#### LISTING
++++++

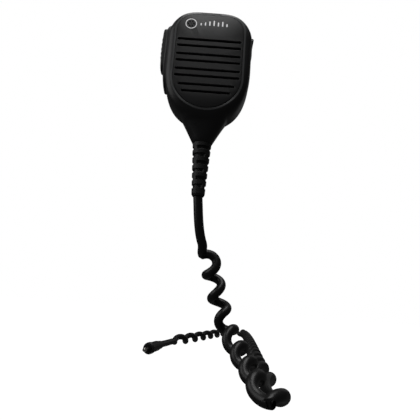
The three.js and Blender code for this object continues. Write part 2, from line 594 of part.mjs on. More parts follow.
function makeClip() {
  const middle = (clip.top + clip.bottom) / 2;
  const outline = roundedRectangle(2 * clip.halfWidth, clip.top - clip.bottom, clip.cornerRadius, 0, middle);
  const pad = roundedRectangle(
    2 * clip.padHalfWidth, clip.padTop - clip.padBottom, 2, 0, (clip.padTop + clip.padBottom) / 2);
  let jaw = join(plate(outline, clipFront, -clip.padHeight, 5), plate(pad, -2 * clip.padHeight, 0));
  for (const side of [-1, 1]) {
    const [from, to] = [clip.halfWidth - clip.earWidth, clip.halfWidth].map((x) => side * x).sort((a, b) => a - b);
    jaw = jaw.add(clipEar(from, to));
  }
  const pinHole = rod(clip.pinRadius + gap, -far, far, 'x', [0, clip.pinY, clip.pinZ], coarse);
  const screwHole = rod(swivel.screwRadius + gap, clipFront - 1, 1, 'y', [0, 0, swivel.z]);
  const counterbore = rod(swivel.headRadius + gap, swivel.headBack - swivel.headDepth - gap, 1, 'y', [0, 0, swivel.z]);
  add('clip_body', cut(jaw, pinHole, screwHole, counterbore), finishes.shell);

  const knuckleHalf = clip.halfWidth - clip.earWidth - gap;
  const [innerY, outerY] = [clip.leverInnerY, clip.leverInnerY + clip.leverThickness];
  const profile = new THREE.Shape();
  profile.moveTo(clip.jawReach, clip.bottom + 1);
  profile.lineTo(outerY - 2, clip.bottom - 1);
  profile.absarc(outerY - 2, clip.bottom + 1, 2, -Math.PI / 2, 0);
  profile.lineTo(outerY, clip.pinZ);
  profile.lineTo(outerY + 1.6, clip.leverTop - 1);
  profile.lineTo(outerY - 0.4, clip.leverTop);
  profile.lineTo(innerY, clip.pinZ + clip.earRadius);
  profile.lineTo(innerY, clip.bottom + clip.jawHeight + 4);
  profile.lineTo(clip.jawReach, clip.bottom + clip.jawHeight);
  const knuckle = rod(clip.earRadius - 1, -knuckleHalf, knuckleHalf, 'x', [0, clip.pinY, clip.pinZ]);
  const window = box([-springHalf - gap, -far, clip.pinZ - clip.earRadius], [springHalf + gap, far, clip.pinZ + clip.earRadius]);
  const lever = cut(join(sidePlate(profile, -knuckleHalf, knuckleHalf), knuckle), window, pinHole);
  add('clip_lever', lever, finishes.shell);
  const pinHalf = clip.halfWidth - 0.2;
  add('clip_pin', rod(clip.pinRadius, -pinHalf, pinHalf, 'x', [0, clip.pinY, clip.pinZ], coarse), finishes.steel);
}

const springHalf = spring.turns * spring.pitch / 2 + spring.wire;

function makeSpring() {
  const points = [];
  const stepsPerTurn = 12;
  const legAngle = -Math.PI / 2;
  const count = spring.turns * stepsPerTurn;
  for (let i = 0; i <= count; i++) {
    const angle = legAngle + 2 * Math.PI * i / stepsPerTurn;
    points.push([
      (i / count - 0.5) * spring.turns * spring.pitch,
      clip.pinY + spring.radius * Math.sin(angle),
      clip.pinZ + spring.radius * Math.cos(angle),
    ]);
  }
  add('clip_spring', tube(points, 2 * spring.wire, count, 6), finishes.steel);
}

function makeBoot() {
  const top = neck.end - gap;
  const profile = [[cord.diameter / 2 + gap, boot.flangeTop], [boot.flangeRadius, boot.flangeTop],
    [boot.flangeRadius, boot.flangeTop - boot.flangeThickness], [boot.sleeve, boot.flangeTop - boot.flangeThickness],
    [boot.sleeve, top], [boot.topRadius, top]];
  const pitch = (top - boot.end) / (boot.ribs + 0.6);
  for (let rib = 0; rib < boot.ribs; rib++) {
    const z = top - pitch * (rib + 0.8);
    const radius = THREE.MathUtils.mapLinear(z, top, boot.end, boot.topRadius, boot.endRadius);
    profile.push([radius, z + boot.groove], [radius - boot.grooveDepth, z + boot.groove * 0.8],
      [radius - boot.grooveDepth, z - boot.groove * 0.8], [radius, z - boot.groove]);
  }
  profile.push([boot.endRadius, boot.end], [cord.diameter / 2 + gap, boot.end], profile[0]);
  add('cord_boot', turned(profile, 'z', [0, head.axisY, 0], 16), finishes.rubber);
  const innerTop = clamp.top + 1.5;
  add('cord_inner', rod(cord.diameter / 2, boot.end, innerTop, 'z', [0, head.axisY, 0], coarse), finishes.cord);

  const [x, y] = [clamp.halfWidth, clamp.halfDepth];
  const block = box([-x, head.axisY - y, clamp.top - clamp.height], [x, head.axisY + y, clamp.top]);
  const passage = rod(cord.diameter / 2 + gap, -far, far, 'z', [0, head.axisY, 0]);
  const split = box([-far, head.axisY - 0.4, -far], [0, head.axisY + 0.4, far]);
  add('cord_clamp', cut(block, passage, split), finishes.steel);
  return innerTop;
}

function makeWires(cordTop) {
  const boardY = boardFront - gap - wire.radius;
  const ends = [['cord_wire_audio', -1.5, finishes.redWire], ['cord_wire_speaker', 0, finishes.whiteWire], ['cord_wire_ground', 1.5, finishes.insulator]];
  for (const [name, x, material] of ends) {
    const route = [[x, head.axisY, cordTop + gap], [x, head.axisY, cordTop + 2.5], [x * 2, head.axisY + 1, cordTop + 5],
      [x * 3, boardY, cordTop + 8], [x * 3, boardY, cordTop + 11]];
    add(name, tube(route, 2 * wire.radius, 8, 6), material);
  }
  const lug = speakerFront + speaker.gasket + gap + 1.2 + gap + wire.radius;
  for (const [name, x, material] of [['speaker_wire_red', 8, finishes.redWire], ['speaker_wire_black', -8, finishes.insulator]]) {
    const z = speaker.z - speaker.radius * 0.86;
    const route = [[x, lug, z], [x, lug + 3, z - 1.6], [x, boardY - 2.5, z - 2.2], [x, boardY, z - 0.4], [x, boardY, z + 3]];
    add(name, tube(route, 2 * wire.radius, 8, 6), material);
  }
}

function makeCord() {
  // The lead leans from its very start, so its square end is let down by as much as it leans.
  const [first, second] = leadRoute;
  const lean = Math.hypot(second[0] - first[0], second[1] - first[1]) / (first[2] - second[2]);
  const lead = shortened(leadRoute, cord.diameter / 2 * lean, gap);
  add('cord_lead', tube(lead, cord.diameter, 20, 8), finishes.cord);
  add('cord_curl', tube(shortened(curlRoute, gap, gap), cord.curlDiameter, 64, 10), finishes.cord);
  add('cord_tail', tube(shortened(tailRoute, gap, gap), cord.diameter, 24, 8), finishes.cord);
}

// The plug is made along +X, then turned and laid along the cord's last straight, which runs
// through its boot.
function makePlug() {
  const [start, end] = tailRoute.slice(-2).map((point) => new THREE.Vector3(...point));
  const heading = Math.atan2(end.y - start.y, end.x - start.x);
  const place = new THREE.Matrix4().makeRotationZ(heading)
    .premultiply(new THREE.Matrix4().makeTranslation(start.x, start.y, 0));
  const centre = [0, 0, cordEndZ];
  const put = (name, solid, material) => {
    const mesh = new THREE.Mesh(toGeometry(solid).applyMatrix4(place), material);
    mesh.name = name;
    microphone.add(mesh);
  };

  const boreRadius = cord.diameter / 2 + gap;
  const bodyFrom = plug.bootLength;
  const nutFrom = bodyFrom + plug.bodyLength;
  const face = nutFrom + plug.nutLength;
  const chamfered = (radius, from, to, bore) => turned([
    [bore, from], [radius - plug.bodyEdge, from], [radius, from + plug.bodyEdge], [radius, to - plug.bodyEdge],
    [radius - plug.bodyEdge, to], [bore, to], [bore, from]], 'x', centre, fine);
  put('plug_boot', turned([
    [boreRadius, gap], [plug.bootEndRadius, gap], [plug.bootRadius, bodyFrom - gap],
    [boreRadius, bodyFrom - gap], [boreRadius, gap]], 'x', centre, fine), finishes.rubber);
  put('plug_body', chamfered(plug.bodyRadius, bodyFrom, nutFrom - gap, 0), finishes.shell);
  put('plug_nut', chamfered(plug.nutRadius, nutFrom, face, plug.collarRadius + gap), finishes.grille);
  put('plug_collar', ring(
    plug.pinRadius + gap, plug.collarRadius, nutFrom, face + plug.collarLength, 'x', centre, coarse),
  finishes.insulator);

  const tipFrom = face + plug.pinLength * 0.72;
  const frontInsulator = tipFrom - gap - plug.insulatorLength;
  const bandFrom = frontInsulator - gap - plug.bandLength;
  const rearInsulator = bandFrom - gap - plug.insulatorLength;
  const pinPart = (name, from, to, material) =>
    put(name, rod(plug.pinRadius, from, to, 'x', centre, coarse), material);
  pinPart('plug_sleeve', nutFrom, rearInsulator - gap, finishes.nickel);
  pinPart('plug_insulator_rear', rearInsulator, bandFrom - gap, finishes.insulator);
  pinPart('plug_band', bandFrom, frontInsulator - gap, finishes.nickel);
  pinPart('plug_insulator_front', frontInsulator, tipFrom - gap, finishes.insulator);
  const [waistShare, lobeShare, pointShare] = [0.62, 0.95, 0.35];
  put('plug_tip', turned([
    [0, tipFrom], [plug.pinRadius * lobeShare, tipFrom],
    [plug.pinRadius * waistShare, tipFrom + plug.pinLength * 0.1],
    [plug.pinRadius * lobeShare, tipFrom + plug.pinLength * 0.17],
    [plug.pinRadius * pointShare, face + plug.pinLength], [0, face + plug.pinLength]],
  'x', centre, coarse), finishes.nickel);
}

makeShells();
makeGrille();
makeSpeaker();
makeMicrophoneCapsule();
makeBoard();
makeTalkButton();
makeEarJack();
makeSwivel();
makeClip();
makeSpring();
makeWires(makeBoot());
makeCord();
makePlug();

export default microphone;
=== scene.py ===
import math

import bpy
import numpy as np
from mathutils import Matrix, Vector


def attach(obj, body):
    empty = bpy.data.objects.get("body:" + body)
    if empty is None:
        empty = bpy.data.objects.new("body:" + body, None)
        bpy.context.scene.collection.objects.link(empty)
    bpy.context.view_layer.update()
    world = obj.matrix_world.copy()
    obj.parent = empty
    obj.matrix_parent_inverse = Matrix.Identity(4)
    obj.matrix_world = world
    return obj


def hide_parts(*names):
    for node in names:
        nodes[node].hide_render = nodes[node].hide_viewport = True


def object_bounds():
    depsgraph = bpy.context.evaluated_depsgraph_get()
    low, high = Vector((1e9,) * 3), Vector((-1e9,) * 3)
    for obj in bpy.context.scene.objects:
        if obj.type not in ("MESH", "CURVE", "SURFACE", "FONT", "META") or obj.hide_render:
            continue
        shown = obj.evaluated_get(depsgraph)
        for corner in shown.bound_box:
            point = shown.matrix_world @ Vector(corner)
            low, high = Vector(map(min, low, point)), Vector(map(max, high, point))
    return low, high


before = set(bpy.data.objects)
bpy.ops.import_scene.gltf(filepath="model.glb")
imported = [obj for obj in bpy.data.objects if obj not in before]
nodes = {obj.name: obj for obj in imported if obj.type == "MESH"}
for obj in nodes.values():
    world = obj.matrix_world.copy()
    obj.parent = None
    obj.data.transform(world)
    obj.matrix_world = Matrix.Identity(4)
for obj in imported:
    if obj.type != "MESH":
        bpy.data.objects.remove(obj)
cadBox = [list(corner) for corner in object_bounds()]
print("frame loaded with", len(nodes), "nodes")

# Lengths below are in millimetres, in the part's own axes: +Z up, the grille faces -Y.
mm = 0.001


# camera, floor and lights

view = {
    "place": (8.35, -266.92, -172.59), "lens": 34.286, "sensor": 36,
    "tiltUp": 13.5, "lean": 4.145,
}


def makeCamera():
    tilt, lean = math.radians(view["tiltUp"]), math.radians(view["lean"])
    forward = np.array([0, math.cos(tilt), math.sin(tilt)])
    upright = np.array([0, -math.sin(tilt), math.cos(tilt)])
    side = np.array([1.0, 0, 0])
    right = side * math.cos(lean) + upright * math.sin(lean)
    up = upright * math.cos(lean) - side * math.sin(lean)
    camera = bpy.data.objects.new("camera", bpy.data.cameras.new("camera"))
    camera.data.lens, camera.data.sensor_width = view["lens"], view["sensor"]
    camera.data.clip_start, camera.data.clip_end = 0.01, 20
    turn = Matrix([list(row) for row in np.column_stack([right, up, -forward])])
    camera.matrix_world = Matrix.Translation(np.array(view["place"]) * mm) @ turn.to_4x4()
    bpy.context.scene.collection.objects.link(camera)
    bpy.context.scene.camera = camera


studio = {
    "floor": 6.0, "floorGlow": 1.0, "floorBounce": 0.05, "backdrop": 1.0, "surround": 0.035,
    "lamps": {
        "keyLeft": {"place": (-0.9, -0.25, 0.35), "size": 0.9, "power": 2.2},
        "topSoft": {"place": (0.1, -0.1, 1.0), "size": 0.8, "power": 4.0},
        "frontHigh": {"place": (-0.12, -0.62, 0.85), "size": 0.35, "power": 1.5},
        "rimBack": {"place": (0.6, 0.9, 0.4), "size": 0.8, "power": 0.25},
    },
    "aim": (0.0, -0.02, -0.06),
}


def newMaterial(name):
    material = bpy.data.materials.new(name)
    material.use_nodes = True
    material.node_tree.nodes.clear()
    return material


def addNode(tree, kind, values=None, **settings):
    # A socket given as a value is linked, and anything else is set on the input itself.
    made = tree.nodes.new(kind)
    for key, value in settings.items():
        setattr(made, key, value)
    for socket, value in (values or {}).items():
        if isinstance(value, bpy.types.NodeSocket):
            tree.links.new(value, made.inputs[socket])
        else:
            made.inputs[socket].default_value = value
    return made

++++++

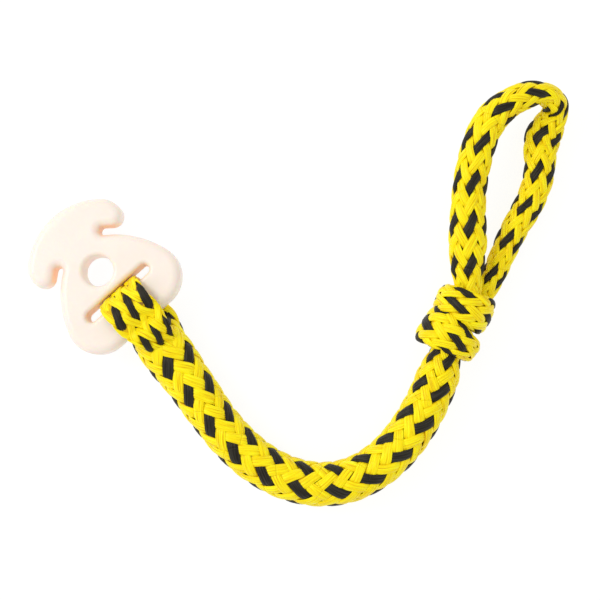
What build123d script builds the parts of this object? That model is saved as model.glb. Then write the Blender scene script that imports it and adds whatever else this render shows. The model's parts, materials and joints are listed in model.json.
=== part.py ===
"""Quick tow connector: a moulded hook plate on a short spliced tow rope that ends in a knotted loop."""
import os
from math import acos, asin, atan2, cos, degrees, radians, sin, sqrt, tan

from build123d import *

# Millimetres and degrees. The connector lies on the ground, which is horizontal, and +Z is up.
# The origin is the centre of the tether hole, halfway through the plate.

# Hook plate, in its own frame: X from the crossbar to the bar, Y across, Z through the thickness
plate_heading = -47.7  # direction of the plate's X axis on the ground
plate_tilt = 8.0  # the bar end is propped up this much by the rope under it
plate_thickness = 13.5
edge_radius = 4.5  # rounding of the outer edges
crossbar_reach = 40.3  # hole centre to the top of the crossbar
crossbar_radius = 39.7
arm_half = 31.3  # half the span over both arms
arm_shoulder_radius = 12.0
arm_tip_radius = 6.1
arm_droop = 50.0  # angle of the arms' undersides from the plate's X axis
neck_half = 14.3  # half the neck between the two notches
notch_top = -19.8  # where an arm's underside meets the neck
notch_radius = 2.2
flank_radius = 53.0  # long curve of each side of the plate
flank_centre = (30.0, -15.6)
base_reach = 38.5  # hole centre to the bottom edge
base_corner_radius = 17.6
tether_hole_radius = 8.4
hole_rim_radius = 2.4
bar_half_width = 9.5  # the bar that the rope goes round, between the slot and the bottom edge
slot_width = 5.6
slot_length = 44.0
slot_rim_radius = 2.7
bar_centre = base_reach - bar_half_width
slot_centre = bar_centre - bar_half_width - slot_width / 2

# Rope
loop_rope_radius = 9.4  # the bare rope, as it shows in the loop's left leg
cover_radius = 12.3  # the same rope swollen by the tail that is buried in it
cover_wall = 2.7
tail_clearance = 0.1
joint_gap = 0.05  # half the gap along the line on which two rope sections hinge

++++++

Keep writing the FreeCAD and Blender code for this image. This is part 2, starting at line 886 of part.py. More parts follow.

++++++

#### WHAT THE TASK REQUIRES
In the listing above, locate the line with "The three.js and" and the line with "screwHole, counterbore), finishes.shell);", then extract exactly those lines and every line between them, and nothing more.

#### CORRECT ANSWER
The three.js and Blender code for this object continues. Write part 2, from line 594 of part.mjs on. More parts follow.
function makeClip() {
  const middle = (clip.top + clip.bottom) / 2;
  const outline = roundedRectangle(2 * clip.halfWidth, clip.top - clip.bottom, clip.cornerRadius, 0, middle);
  const pad = roundedRectangle(
    2 * clip.padHalfWidth, clip.padTop - clip.padBottom, 2, 0, (clip.padTop + clip.padBottom) / 2);
  let jaw = join(plate(outline, clipFront, -clip.padHeight, 5), plate(pad, -2 * clip.padHeight, 0));
  for (const side of [-1, 1]) {
    const [from, to] = [clip.halfWidth - clip.earWidth, clip.halfWidth].map((x) => side * x).sort((a, b) => a - b);
    jaw = jaw.add(clipEar(from, to));
  }
  const pinHole = rod(clip.pinRadius + gap, -far, far, 'x', [0, clip.pinY, clip.pinZ], coarse);
  const screwHole = rod(swivel.screwRadius + gap, clipFront - 1, 1, 'y', [0, 0, swivel.z]);
  const counterbore = rod(swivel.headRadius + gap, swivel.headBack - swivel.headDepth - gap, 1, 'y', [0, 0, swivel.z]);
  add('clip_body', cut(jaw, pinHole, screwHole, counterbore), finishes.shell);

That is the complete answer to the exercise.